CD: We got to find that guy.
GR: Is Kickstarter still used to get films made? Did you guys do one?
VN: Yeah. I would say after we did it, we would never do it again.
CD: It’s hard.
VN: It’s a lot of work.
GR: People don’t know that.
VN: Maybe it was easy for other people but it just wasn’t easy for us.
CD: Maybe we were just dumb?
VN: I think we were just dumb Asians. But, essentially for us, we were basically begging and pleading for money from friends and family. That’s who ended up giving us money, less of the strangers.
CD: A lot of supporters of the short films did as well.

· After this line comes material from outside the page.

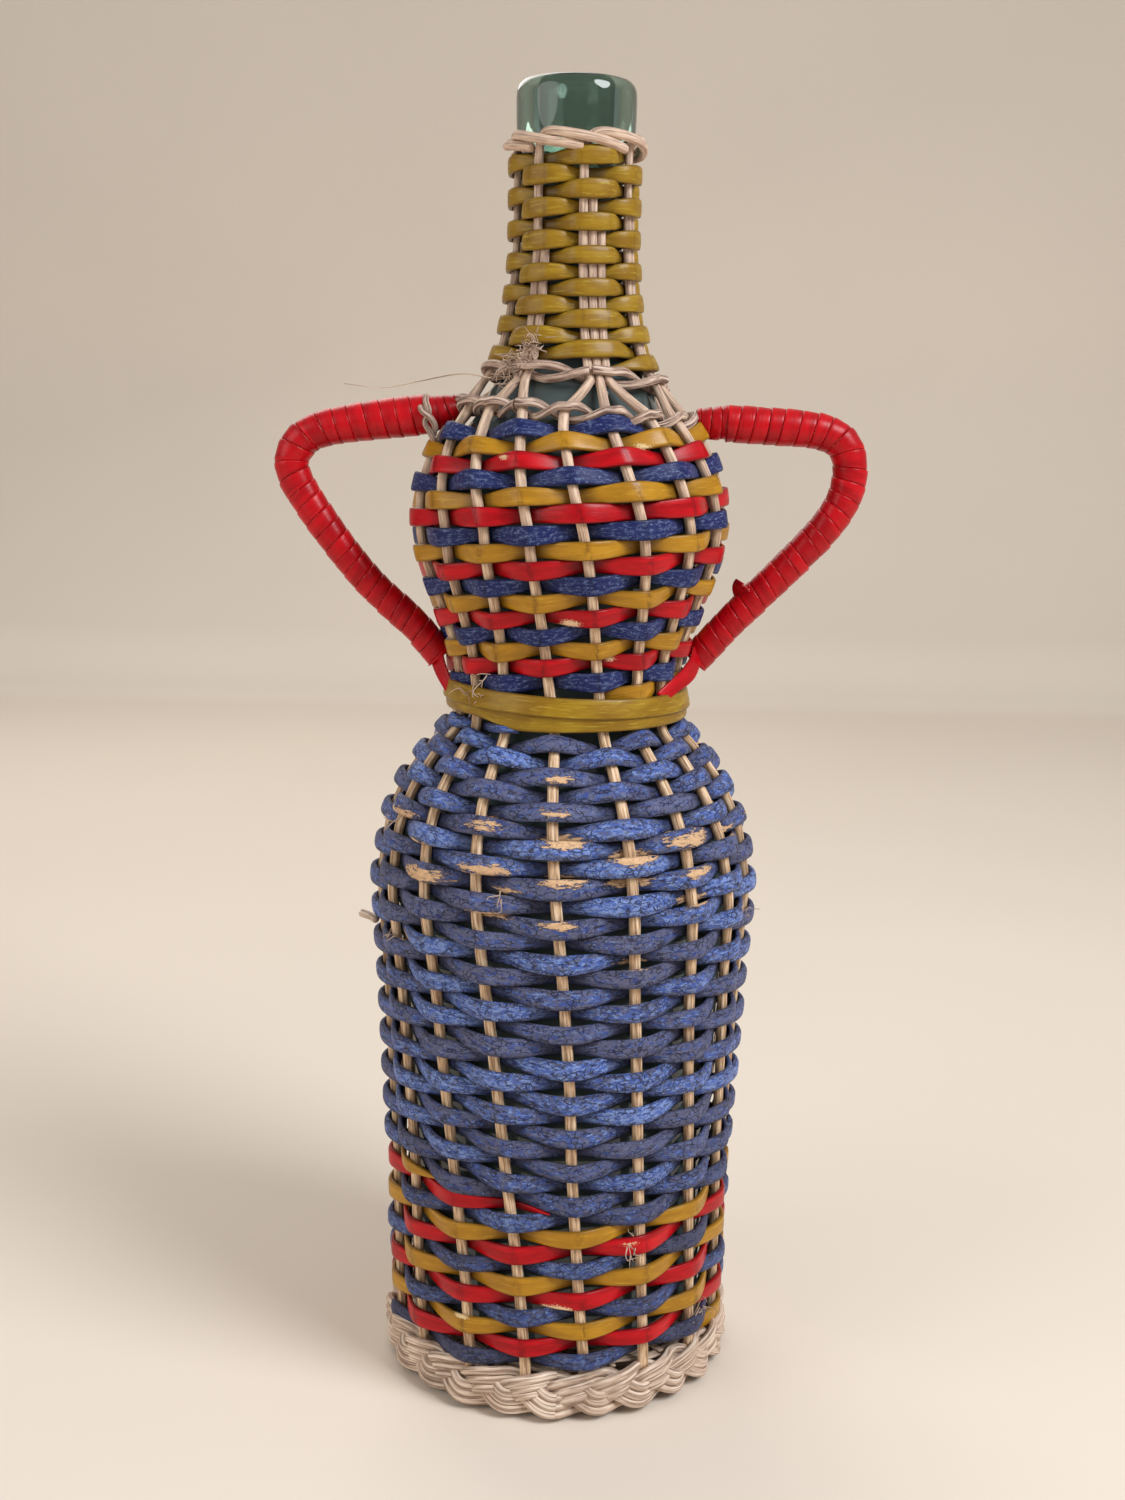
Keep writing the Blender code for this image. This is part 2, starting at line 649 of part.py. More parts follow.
def make_plait(number, material):
    """One of three rods of a plaited ring: it swings up and down once a period, and in and out twice."""
    samples = np.arange(PLAIT_STEPS * PLAIT_PERIODS)
    around = 2 * math.pi * samples / len(samples)
    swing = 2 * math.pi * ((samples + 0.5) / PLAIT_STEPS + number / PLAIT_STRANDS)
    middle = PLAIT_REACH + PLAIT_ROD_HEIGHT / 2 - PLAIT_FLAT
    radius = PLAIT_RADIUS + PLAIT_DEPTH * np.sin(2 * swing)
    height = middle + PLAIT_REACH * np.sin(swing)
    half_t, half_h = PLAIT_ROD_THICKNESS / 2, PLAIT_ROD_HEIGHT / 2
    corners = ((half_t, 0.0), (0.0, half_h), (-half_t, 0.0), (0.0, -half_h))
    rings = np.stack([place(around, radius + out, height + rise) for out, rise in corners], axis=1)
    obj = loft(f"foot_plait_{number + 1}", rings, material, closed=True)
    bm = bmesh.new()
    bm.from_mesh(obj.data)
    geometry = bm.verts[:] + bm.edges[:] + bm.faces[:]
    down = (0, 0, -1)
    cut = bmesh.ops.bisect_plane(bm, geom=geometry, plane_co=(0, 0, 0), plane_no=down, clear_outer=True)
    edges = [item for item in cut["geom_cut"] if isinstance(item, bmesh.types.BMEdge)]
    bmesh.ops.holes_fill(bm, edges=edges)
    bmesh.ops.recalc_face_normals(bm, faces=bm.faces)
    bm.to_mesh(obj.data)
    bm.free()


# Woven base

def turned(name, outline, steps, material):
    """A solid of revolution: a closed outline that runs down its outer side, turned round Z by a Screw."""
    pairs = [(i, (i + 1) % len(outline)) for i in range(len(outline))]
    edges = [pair for pair in pairs if outline[pair[0]][0] > 0 or outline[pair[1]][0] > 0]
    mesh = bpy.data.meshes.new(name)
    mesh.from_pydata([(r, 0.0, z) for r, z in outline], edges, [])
    mesh.materials.append(material)
    obj = bpy.data.objects.new(name, mesh)
    bpy.context.scene.collection.objects.link(obj)
    screw = obj.modifiers.new("turn", "SCREW")
    screw.steps = steps
    screw.render_steps = steps
    screw.use_merge_vertices = True
    screw.merge_threshold = 0.00001
    screw.use_smooth_shade = True


def make_base(material):
    top = FOOT_HEIGHT - GAP
    bottom = top - BASE_THICKNESS
    outline = [
        (0.0, top), (BASE_RADIUS - BASE_RIM, top), (BASE_RADIUS, top - BASE_RIM),
        (BASE_RADIUS, bottom + BASE_RIM), (BASE_RADIUS - BASE_RIM, bottom), (0.0, bottom),
    ]
    turned("woven_base", outline, 2 * STAKE_COUNT, material)


# Glass bottle

def glass_outline():
    """The bottle's wall: down the outside from the lip to the push-up, then up the inside and over."""
    heights = STATIONS[:, 1]
    lift = stake_thickness_at(heights) / 2 + 2 * GAP
    lift = lift + np.where(heights > NECK_FOOT_HEIGHT, NECK_WEAVER_THICKNESS, WEAVER_THICKNESS)
    skin = (STATIONS - NORMALS * lift[:, None])[::-1]
    bottom = FOOT_HEIGHT
    radius = skin[-1, 0]
    neck_radius = skin[1, 0]
    lip_radius = neck_radius + LIP_STANDOUT
    lip_bottom = BOTTLE_HEIGHT - LIP_FALL
    floor = bottom + FLOOR_SHARE * GLASS_WALL
    curve = HEEL_CURVE_SHARE * HEEL_RADIUS
    lip = [
        (lip_radius, BOTTLE_HEIGHT - LIP_ROUNDING), (lip_radius, lip_bottom),
        (neck_radius, lip_bottom - LIP_STANDOUT / 2),
    ]
    outer = [(r, z) for r, z in skin[1:-1]]
    heel = [
        (radius, bottom + HEEL_RADIUS), (radius - curve, bottom + curve), (radius - HEEL_RADIUS, bottom),
        (PUSH_UP_RADIUS, bottom), (0.0, bottom + PUSH_UP_HEIGHT),
    ]
    inner = [
        (0.0, bottom + PUSH_UP_HEIGHT + GLASS_WALL), (PUSH_UP_RADIUS, floor),
        (radius - GLASS_WALL - HEEL_INNER_SHARE * HEEL_RADIUS, floor),
        (radius - GLASS_WALL, bottom + HEEL_RADIUS + GLASS_WALL),
    ]
    inner += [(max(r - GLASS_WALL, BORE_RADIUS), z) for r, z in outer[::-1]]
    mouth = [(BORE_RADIUS, BOTTLE_HEIGHT), (lip_radius - LIP_ROUNDING, BOTTLE_HEIGHT)]
    return mouth[1:] + lip + outer + heel + inner + mouth[:1]


def make_glass(material):
    turned("glass_bottle", glass_outline(), GLASS_STEPS, material)


# Handles

def handle_course(shares):
    """The middle line of a handle as (distance from the axis, height): a smooth curve through points."""
    shares = np.array(shares)
    top = SHOULDER_HEIGHT - HANDLE_TOP_DROP
    foot = WAIST_TOP_HEIGHT + HANDLE_FOOT_RISE
    top_root = profile_at(length_at(top - TIE_RADIUS))[0] + HANDLE_TOP_STANDOFF
    foot_root = profile_at(length_at(foot + HANDLE_CORE_RADIUS))[0] + HANDLE_FOOT_STANDOFF
    root = top_root + (foot_root - top_root) * shares[:, 1]
    reach = root + (top_root + HANDLE_SPAN - root) * shares[:, 0]
    height = top + (foot - top) * shares[:, 1]
    return smooth_course(np.stack([reach, height], axis=1))


def smooth_course(points):
    """A Catmull-Rom curve through points, spaced evenly along its length."""
    ends = np.concatenate([[2 * points[0] - points[1]], points, [2 * points[-1] - points[-2]]])
    t = np.linspace(0, 1, COURSE_STEPS, endpoint=False)[:, None]
    pieces = []
    for i in range(len(points) - 1):
        a, b, c, d = ends[i:i + 4]
        pieces.append(0.5 * (2 * b + (c - a) * t + (2 * a - 5 * b + 4 * c - d) * t**2
                             + (3 * b - a - 3 * c + d) * t**3))
    line = np.concatenate([*pieces, points[-1:]])
    run = np.concatenate([[0.0], np.cumsum(np.linalg.norm(np.diff(line, axis=0), axis=1))])
    even = np.linspace(0, run[-1], COURSE_SAMPLES)
    return np.stack([np.interp(even, run, line[:, k]) for k in range(line.shape[1])], axis=1)


def course_frame(course, share):
    """Point and outward normal of a handle's course at shares of its length."""
    ticks = np.linspace(0, 1, len(course))
    point = np.stack([np.interp(share, ticks, course[:, k]) for k in (0, 1)], axis=-1)
    ahead = np.gradient(course, axis=0)
    ahead /= np.linalg.norm(ahead, axis=1)[:, None]
    ahead = np.stack([np.interp(share, ticks, ahead[:, k]) for k in (0, 1)], axis=-1)
    ahead /= np.linalg.norm(ahead, axis=-1)[..., None]
    normal = np.stack([-ahead[..., 1], ahead[..., 0]], axis=-1)
    return point, normal


def around_course(course, side, share, turn, distance):
    """Points at a distance from the course, where turn is the angle round it from its outer side."""
    point, normal = course_frame(course, share)
    in_plane = distance * np.cos(turn)
    x = point[..., 0] + normal[..., 0] * in_plane
    z = point[..., 1] + normal[..., 1] * in_plane
    return np.stack([side * x, distance * np.sin(turn) * np.ones_like(x), z], axis=-1)


def make_handle(label, side, shares, red, wood, natural):
    course = handle_course(shares)
    ticks = np.linspace(0, 1, HANDLE_STEPS)[:, None]
    turns = 2 * math.pi * np.arange(CORE_SIDES)[None, :] / CORE_SIDES
    loft(f"{label}_handle_core", around_course(course, side, ticks, turns, HANDLE_CORE_RADIUS), wood)

    length = np.linalg.norm(np.diff(course, axis=0), axis=1).sum()
    count = HANDLE_WRAPS * WRAP_POINTS
    turn = 2 * math.pi * np.arange(count + 1) / WRAP_POINTS
    clear_share = (TIE_SETBACK + TIE_WIDTH + GAP) / length
    free = 1 - 2 * clear_share
    pitch = free / (HANDLE_WRAPS + 1)
    half = (pitch - HANDLE_WRAP_GAP / length) / 2
    middle = clear_share + pitch * (0.5 + np.arange(count + 1) / WRAP_POINTS)
    outer = BINDING_RADIUS + HANDLE_WRAP_THICKNESS
    corners = ((outer, -half), (outer, half), (BINDING_RADIUS, half), (BINDING_RADIUS, -half))
    edges = [around_course(course, side, middle + along, turn, distance) for distance, along in corners]
    rings = np.stack(edges, axis=1)
    loft(f"{label}_handle_wrap", rings, red)
    print(f"{label}_handle_wrap: least gap to itself {1000 * least_gap(rings):.2f} mm")
    make_tie(label, side, course, length, natural)


def least_gap(rings):
    """The least distance between a loop's upper edge and the next loop's lower edge."""
    upper = rings[:, 1:3]
    lower = rings[:, [0, 3]]
    least = math.inf
    for i in range(len(rings) - WRAP_POINTS):
        near = lower[i + WRAP_POINTS - NEAR_RINGS:i + WRAP_POINTS + NEAR_RINGS + 1].reshape(-1, 3)
        least = min(least, np.linalg.norm(upper[i][:, None] - near, axis=2).min())
    return least


def make_tie(label, side, course, length, material):
    """A band of natural cord round the handle near its root."""
    turns = 2 * math.pi * np.arange(WRAP_POINTS) / WRAP_POINTS
    start = TIE_SETBACK / length
    end = start + TIE_WIDTH / length
    corners = ((TIE_RADIUS, start), (TIE_RADIUS, end), (BINDING_RADIUS, end), (BINDING_RADIUS, start))
    edges = [around_course(course, side, along, turns, distance) for distance, along in corners]
    rings = np.stack(edges, axis=1)
    loft(f"{label}_handle_tie", rings, material, closed=True)


def main():
    clear_scene()
    natural = make_material("natural_willow", NATURAL, 0.75)
    plait_tan = make_material("plait_willow", PLAIT_TAN, 0.8)
    blue = make_material("blue_willow", BLUE_PAINT, 0.7)
    strip_blue = make_material("blue_strip", STRIP_BLUE, 0.6)
    red = make_material("red_strip", RED_PAINT, 0.35)
    ochre = make_material("ochre_strip", OCHRE_PAINT, 0.4)
    olive = make_material("olive_strip", OLIVE_OCHRE, 0.45)
    glass = make_material("green_glass", GREEN_GLASS, 0.05, alpha=0.4)

    make_glass(glass)
    make_base(plait_tan)
    for index in STAKE_PLACES:
        make_stake(index, natural)
    make_lower_body(blue, red, ochre)
    make_bulb(strip_blue, red, ochre)
    make_neck_weaver(olive)
    make_twinings(natural)
    make_waist_band(olive)
    for number in range(PLAIT_STRANDS):
        make_plait(number, plait_tan)
    make_handle("left", -1, LEFT_HANDLE_SHARES, red, natural, natural)
    make_handle("right", 1, RIGHT_HANDLE_SHARES, red, natural, natural)


main()
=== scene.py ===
"""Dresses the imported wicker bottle: woven willow, painted strips, bound handles, plaited foot, green glass.

Laid out as an add-on: one operator makes each group of pieces, and a panel in the 3D view's sidebar lists them.
Every rod and strip is a section carried along a path. The paths lie on the casing's profile, which is given by
its stations as (radius, height), and an angle is counted from the front (-Y) towards +X.
"""

import math

import bmesh
import bpy
import numpy as np
from bpy.props import FloatProperty, FloatVectorProperty, PointerProperty
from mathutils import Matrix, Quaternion, Vector


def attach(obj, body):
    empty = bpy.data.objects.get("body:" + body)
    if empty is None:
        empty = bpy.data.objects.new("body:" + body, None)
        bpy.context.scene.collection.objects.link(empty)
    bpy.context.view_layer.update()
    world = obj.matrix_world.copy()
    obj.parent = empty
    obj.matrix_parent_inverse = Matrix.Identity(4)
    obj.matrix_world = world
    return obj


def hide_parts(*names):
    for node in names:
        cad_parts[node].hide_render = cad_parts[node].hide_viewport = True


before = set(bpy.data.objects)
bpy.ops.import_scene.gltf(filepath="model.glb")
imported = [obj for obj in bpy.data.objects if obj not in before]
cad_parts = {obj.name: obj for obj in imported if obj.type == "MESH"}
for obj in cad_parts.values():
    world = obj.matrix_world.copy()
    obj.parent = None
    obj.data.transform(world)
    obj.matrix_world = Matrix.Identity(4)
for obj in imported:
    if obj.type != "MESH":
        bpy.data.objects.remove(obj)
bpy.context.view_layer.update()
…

But it’s hard.
VN: It was a lot of work and we barely made it. It was very humbling as well. That was when we found out just how un-famous Chris was. Going in, I was like, “No one thinks I’m famous. But people probably think Chris is famous. He’s on the Internet.” No.
CD: There’s a big gap there. It came right after the Wong Fu Indiegogo campaign too.
VN: We’re not going to do it again. We’re going to look for that Vietnamese guy who’s like, “Hey we’re looking for a feature script form two Asian American guys!”
GR: Well, if he’s like Daddy Warbucks, he’s got money to burn!
CD: But honestly, we’re joking around but we kind of need that I feel like, to usher—
VN: What, that guy?
GR: Ask Lee Sandwiches—
CD: —Oh shit—
VN: —We need that guy!
CD: Maybe they are investing in films, just not ours.
VN: “I don’t want to make sandwiches anymore! I want to make movies! I hate making banh mis!”
GR: We’ve found a new investor for you guys. We found Lee—
CD: —Lee Horowitz from Brooklyn.
GR: Would you date a fan?
VN: Isn’t that the best way because they’re always putting him on a pedestal. Isn’t that the perfect relationship?
GR: Pretty unhealthy. Have you run into that?
CD: Nope. I have never run into that. I haven’t, and mostly, I think friendship first is a great foundation for a relationship.
VN: We don’t have to talk about this.
GR: That was more stuttering than the whole time you’ve been talking.
CD: We just ended on the weirdest subject. Tim is not dumb. The new Vietnamese American wave of filmmakers is not a hundred years old.